“This (Hatchfest) (profiled yesterday) looks really cool! But for us who don’t live in the states… do you know if there are any similar things going on in Europe?”
That would easily be the Ars Electronica Festival showcasing art and technology, which has had a major economic and cultural impact on its annual host city, Linz, Austria.
Not only was Linz a declining steel town that knew it had to transition to the information economy to survive, but the city’s leaders were committed to doing something about it way back in 1979 with the inception of the first Ars Electronica festival. That’s right, 1979. They knew they had to make an impact with a Wow factor from day one, and with the help of the media they accomplished that with The Cloud of Sound, a spectacular open air event with music, fireworks and lasers (remember, this is 1979) that attracted 100,000 people. Linz at the time had a population less than 200,000.
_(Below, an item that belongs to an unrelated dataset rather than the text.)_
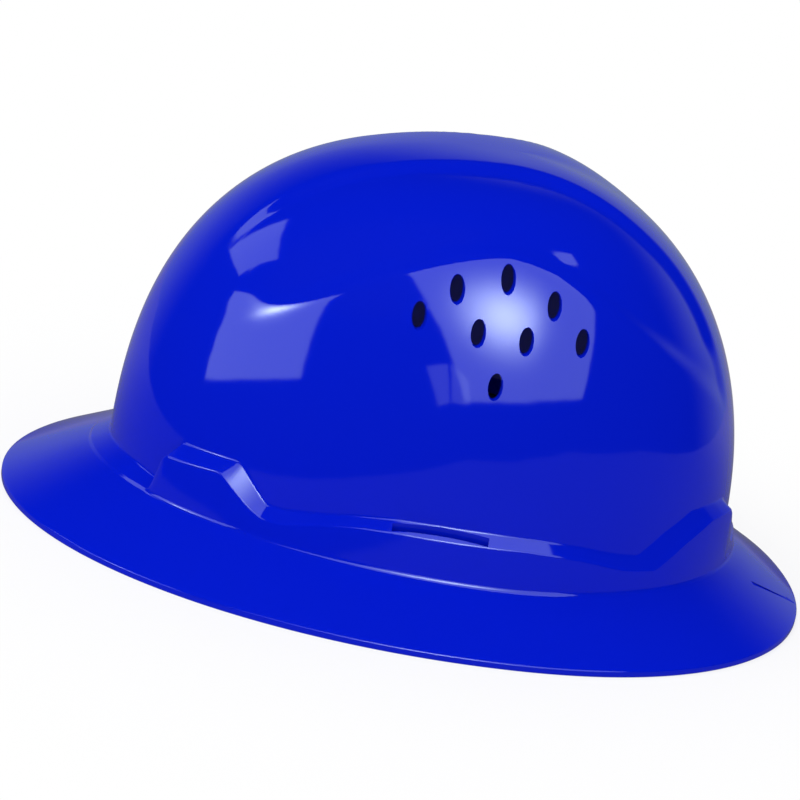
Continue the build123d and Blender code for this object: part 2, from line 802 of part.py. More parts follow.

The organizers wanted to let the community know that they were participants, not just observers, and they succeeded in a big way. The city’s main square is the stage for many of the arts and technology events. By experiencing technology in a fun, playful way, it allowed city economic leaders to ease the fear of change in evolving from an industrial-dependent city to a technology-embracing one. The Ars Electronica Center (Museum of the Future, the leading museum of digital art and media art, allows the public to experience this year-round. The Ars Electronica Futurelab, a laboratory focused on developing artistic and technological innovations, benefits emerging businesses and provides the seeds for local economic development.
Hear more from the festival’s founder, Gerfried Stocker here on Smart City Radio. His key advice to cities is that it takes 5-10 years for such community-wide efforts to make a noticeable economic and cultural impact.